The movement language Roberts developed is unique in that it won’t be revisited. He said that he creates a new vocabulary of movement for each choreographic work. Anything created at L.A. Dance Project will not be recycled.
“These steps here, you may not ever see them in any other piece because they’re very specific to this work and these dancers,” Roberts says.
In the same Feb. 3 rehearsal, dancers go through a sequence heavily incorporating the arms and hands before their bodies flow to the other side of the stage, one by one. They follow one another with the same choreography, over and over. Roberts points to the theme of lineage in these moments, nodding to generational trauma capable of “ripping through time.”
Roberts developed the work after having recurring dreams about his grandmother, who died 12 years ago. “She’s very in the forefront of my mind, memory, life,” he says. He started to explore the “idea that a person can be gone, but still be present in your life in some ways, physically or metaphysically,” he says.

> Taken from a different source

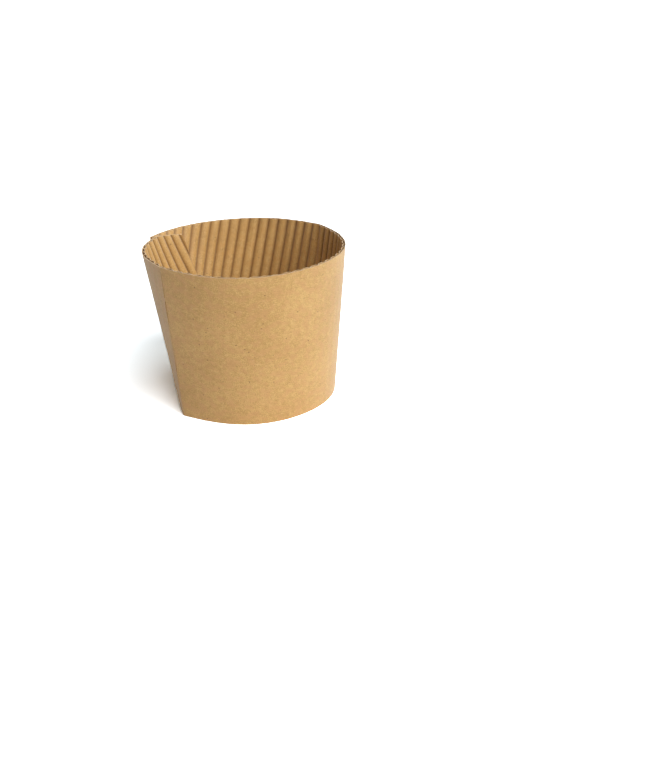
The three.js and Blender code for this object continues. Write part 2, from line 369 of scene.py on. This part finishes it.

The theme also has a through-line in the avant-garde jazz music it’s set to. “You think of the lineage of in the history of jazz music and how it was created by Black people,” Roberts says. He intentionally sought to not use a musical artist common to dance, like Mozart. “What about Miles Davis?” he asks. “What about John Coltrane? Dance in America feels so white, I feel a certain responsibility within my own self to bring forward the geniuses of Black music.”
As dancers broke from the line they’ve created up the stage, their movement shifted with the thrum of the music. A trio formed here and a duo glided there. The dreamlike world came to life, as bodies clashed and combined into a fog. When they surfaced once more, they revealed David Freeland stretching out his leg and rolling the energy up the spine, slowly settling his chin toward his chest.
At that moment, Roberts runs from his seat to the marley dance floor. The dancers look over at Roberts as he stands still. He let out a soft chuckle and moved through the next step, before prematurely ending and stepping back.
OK,” he says, before setting the next move.